La troisième analyse a permis d’identifier plusieurs besoins :
- Disposer de logements de grande taille (actuellement 50% des logements sont des studios et des appartements 1 chambre)
- Maintenir, voire augmenter le nombre de logements
- Favoriser l’accessibilité aux personnes à mobilité réduite
- Favoriser la mixité sociale
- Disposer de logements adaptés aux seniors
- Disposer de locaux associatifs
- Disposer de places de parking
Enfin, la dernière a mis en lumière 4 axes d’opportunités :
- Logements moyens : développement de la mixité sociale
- Logements adaptés aux seniors (financement COCOF)
- Salle de sport : relocalisation pour une plus grande liberté d’aménagement du site et corriger les défauts reprochés
- Espace public : améliorer la connectivité et le maillage des espaces publics
En définitive, cette étude a conclu que les immeubles sont bien obsolètes, qu’ils ne répondent plus aux besoins actuels et futurs et a pointé la question de la gestion des espaces extérieurs.
Elle privilégie donc une opération de démolition/reconstruction qui permet de rencontrer plusieurs opportunités :
- Action sur la forme urbaine
- Action sur l’espace public
- Action sur la salle de sport
- Diversification des fonctions des bâtiments
- Amélioration de la mixité sociale
- Augmentation du nombre d’habitants
Etude de stabilité et de résistance au feu
L’étude de faisabilité s’est doublée d’une étude complémentaire très poussée à propos de la stabilité des bâtiments et de leur résistance au feu. L’objectif était de mesurer si la structure actuelle des immeubles pourrait supporter les charges supplémentaires qu’imposent les normes d’aujourd’hui (bien plus exigeantes que celles en vigueur dans les années 1960). Pour ce faire, plusieurs sondages ont été réalisés sur les dalles, les poutres et les colonnes.
Au niveau de la stabilité, cette étude conclut que les immeubles actuels ne supporteraient pas sans risque l’excès de poids engendré par une rénovation :
- Les dalles sont insuffisamment armées
- Les poutres sont insuffisamment armées en termes d’étriers
- Les fondations sont souvent insuffisantes
En ce qui concerne la résistance au feu, l’évolution des normes incendies quasi inexistantes au moment de la construction de ces immeubles viennent expliquer les mauvais résultats obtenus.
L’étude conclut que si l’on souhaitait conserver et rénover les immeubles, il aurait fallu :
- Soit diminuer les charges, c’est-à-dire diminuer la hauteur des bâtiment et descendre à 5 étages les tours existantes. Sachant qu’actuellement il y a 8 logements par étage, le nombre de logements serait réduit à 40 par tour (au lieu des 64 actuels). De plus, si on réaménageait les logements pour en créer de plus grands, on passerait à 26 logements par tour, amenant le nombre total de logements sociaux à 130 (contre 201 sur le projet actuel).

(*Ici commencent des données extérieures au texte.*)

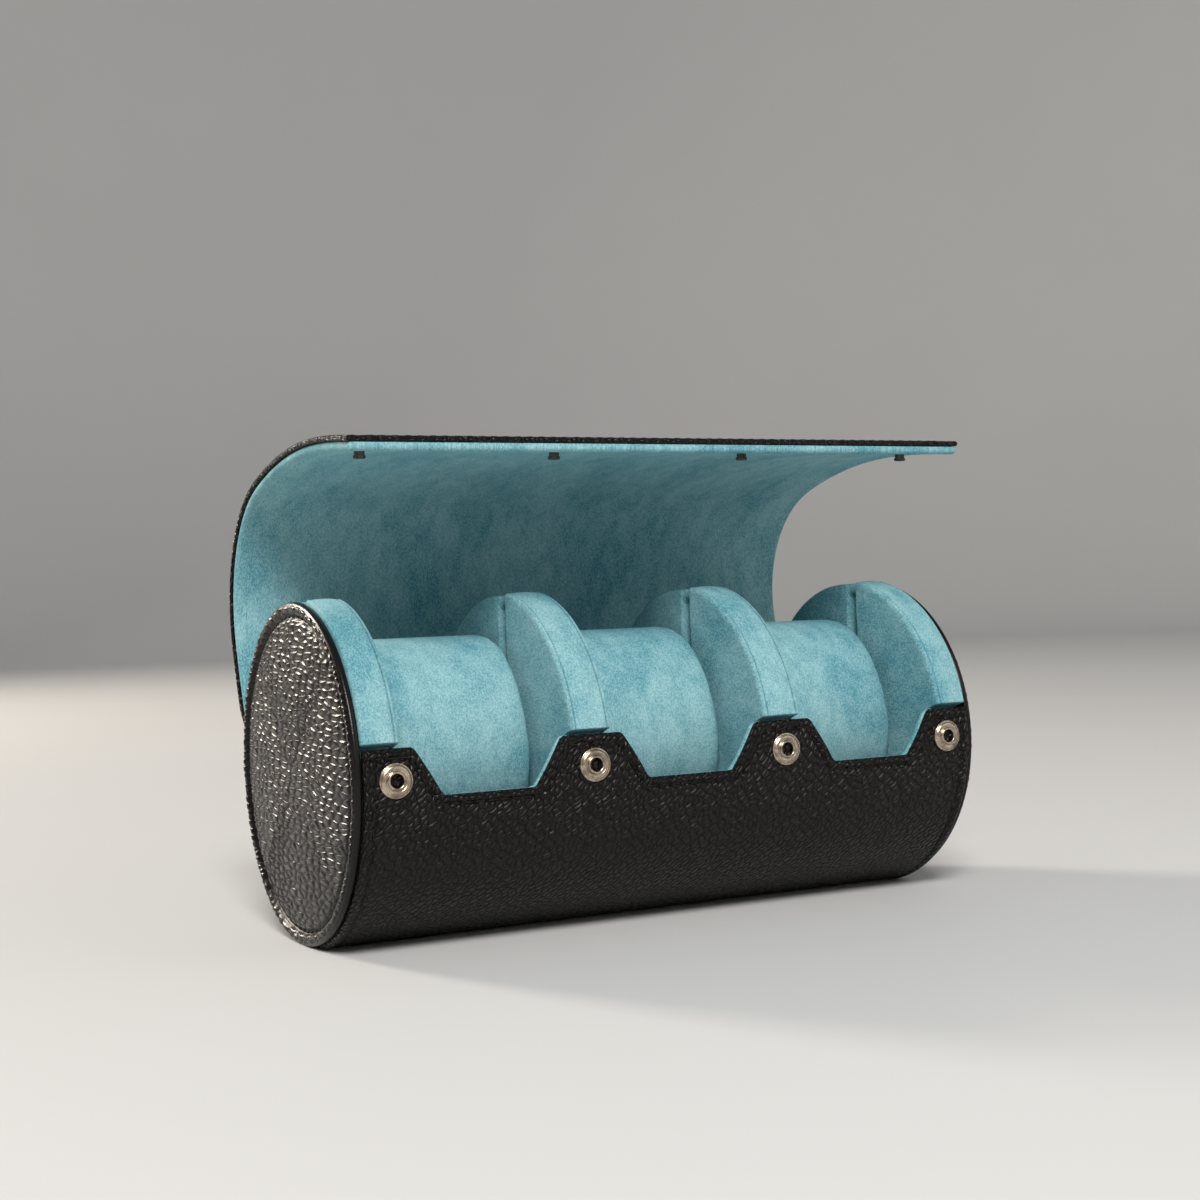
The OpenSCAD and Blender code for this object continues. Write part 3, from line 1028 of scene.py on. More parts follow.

- Soit renforcer et/ou protéger au feu toute une série d’éléments de structure. Les renforcements de structure étaient déraisonnables, en particulier pour les dalles et les fondations. Les protections au feu étaient envisageables, mais très coûteuses.
Aspects urbanistiques et patrimoniaux
Dès la première occupation des lieux, le sentiment d’appartenir à un complexe de logements en fracture avec le reste du quartier a été révélé, de même que des problèmes d’insécurité et de vandalisme.
L’implantation brutale de ces 5 tours de logements dans un tissu urbain traditionnel et fortement industrialisé à l’époque (quartier des fabriques), a créé une rupture dans le quartier ; ces bâtiments ne répondant en rien aux bâtiments environnants.
En conséquence, un projet de démolition-reconstruction permettra :
- d’effacer les problématiques soulevées ci-dessus,
- de reconfigurer le tissu urbain en s’intégrant aux autres ilots fermés du quartier,
- d’offrir un grand espace public de rencontre pour l’ensemble des habitants du quartier et une meilleure appropriation du site,
- de proposer des immeubles de 10-15 appartements de tailles diversifiées qui correspondent aux besoins actuels de logement des familles.
Conclusion générale
En résumé, l’étude de faisabilité a déconseillé la rénovation pour plusieurs motifs :
- Techniquement complexe
- Financièrement hasardeuse
- Urbanistiquement : ne permet pas un concept intégré au quartier
- Patrimonialement peu intéressante :
- Architecture d’après-guerre pour un relogement rapide suite à une forte hausse de population.
- Construction rapide et de mauvaise facture.
L’étude approfondie sur la stabilité et sur la résistance au feu a conclu que la conjonction des problématiques rencontrées au niveau des structures (dalles et poutres insuffisamment armées, fondations insuffisantes), de la résistance au feu et du confort acoustique rendait la rénovation déraisonnable : trop complexe, avec des risques budgétaires et de délais trop élevés, pour une moindre satisfaction des besoins avec une nette diminution du nombre de logements et surtout de personnes logées.
Sur base de ces études et des aspects urbanistiques et patrimoniaux, le Conseil d’Administration du Logement Bruxellois a décidé fin 2016 d’opter pour la démolition des immeubles et la reconstruction de logements conformes aux normes actuelles, plus vastes, correspondant aux besoins des habitants et assurant une mixité sociale au sein du site. Cette option a également été retenue par les autres instances décisionnelles : la Régie Foncière de la Ville de Bruxelles, la Société de Logement de la Région de Bruxelles-Capitale et la Ville de Bruxelles.